Liberals are constantly mocking conservatives for not understanding that Marbury v. Madison established that whatever the Supreme Court decides is Constitutional law (I just listened to Bill Clinton drone on about this point on C-SPAN the other week). And yet, faced with the possibility that the Constitution’s meaning might actually line up with its text — in this case the 14th Amendment — Dick Gephardt promises to overrule the Supreme Court with the stroke of a pen if it decides things in a way to his disliking, or should I say to the disliking of whatever voters he’s pandering to now.

All of this reveals how deeply the mainstream of the Democratic party dislikes real diversity. A faith in real diversity requires that you respect views and legitimate decisions not to your liking. Howard Dean gets a standing ovation when he rails against “narrow-minded ideologues” but the only people clapping are themselves incapable of understanding that disagreement — religious, political, philosophical, moral — is the only meaningful measure of diversity in a democracy. In an otherwise thoughtful exchange Dahlia Lithwick wrote Monday in Slate, “I was terrified that today might have seen a thick dark cloud blot out all the good that affirmative action programs have achieved over the decades.” In other words, even though every college and major corporation in America is committed to diversity, if the state stops forcing people to discriminate in favor of blacks, all of the progress Americans have made will disappear in a giant poof of smoke.

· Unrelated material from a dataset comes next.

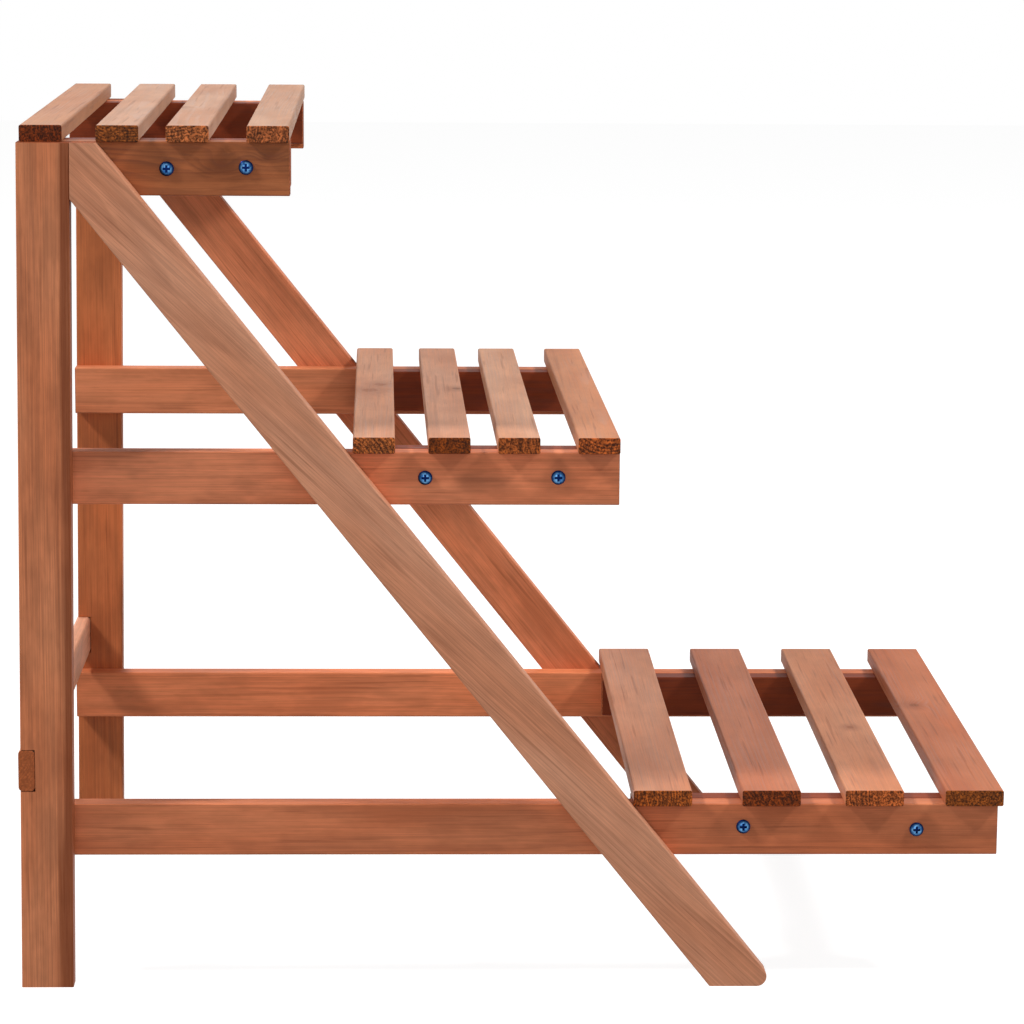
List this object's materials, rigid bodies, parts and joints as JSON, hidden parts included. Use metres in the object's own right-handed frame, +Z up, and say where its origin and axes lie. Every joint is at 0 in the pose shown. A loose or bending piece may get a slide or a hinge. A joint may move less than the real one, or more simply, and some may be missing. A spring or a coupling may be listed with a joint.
{
  "type": "tiered plant stand",
  "caption": "Free-standing wooden stand whose stepped slatted shelves, carried on side frames with sloping braces, hold potted plants in rising tiers.",
  "frame": {"origin": "centre of the overall bounding box in X and Y, at floor level", "axes": "+Z up; the low shelf faces -Y and the posts stand at +Y; +X is to the right of a person who faces the low shelf, along the slats"},
  "size_m": [0.6802, 0.9782, 0.851],
  "materials": {
    "post_wood": "reddish brown impregnated softwood, planed",
    "brace_wood": "pale reddish brown impregnated softwood, planed",
    "rail_wood": "reddish brown impregnated softwood, planed",
    "batten_wood": "reddish brown impregnated softwood, planed",
    "slat_wood": "pinkish tan impregnated softwood with eased edges",
    "crossbar_wood": "pinkish tan impregnated softwood with rounded edges",
    "dowel_wood": "plain turned hardwood",
    "screw_steel": "zinc plated with a blue tint"
  },
  "bodies": {
    "root": {"left_post": "post_wood", "left_brace": "brace_wood", "left_top_rail": "rail_wood", "left_top_batten": "batten_wood", "left_middle_rail": "rail_wood", "left_middle_batten": "batten_wood", "left_bottom_rail": "rail_wood", "left_bottom_batten": "batten_wood", "left_post_dowels": "dowel_wood", "left_brace_dowels": "dowel_wood", "right_post": "post_wood", "right_brace": "brace_wood", "right_top_rail": "rail_wood", "right_top_batten": "batten_wood", "right_middle_rail": "rail_wood", "right_middle_batten": "batten_wood", "right_bottom_rail": "rail_wood", "right_bottom_batten": "batten_wood", "right_post_dowels": "dowel_wood", "right_brace_dowels": "dowel_wood", "top_slat_1": "slat_wood", "top_slat_2": "slat_wood", "top_slat_3": "slat_wood", "top_slat_4": "slat_wood", "top_shelf_screws": "screw_steel", "top_slat_screws": "screw_steel", "middle_slat_1": "slat_wood", "middle_slat_2": "slat_wood", "middle_slat_3": "slat_wood", "middle_slat_4": "slat_wood", "middle_shelf_screws": "screw_steel", "middle_slat_screws": "screw_steel", "bottom_slat_1": "slat_wood", "bottom_slat_2": "slat_wood", "bottom_slat_3": "slat_wood", "bottom_slat_4": "slat_wood", "bottom_shelf_screws": "screw_steel", "bottom_slat_screws": "screw_steel", "crossbar": "crossbar_wood", "crossbar_screws": "screw_steel"}
  },
  "joints": []
}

At bottom, I think this reveals a fundamental distrust in the goodness of the American people, an inability to conceive of good being done outside the auspices or control of the State. Just as Al Gore told Ward Connerly and others that government needs to permanently protect Americans from their own racist impulses, liberals increasingly believe that we cannot leave America to its own devices. That means anyone who strays from the liberal pack is not merely wrong, but mean-spirited, wicked, and against “diversity” and all other good things.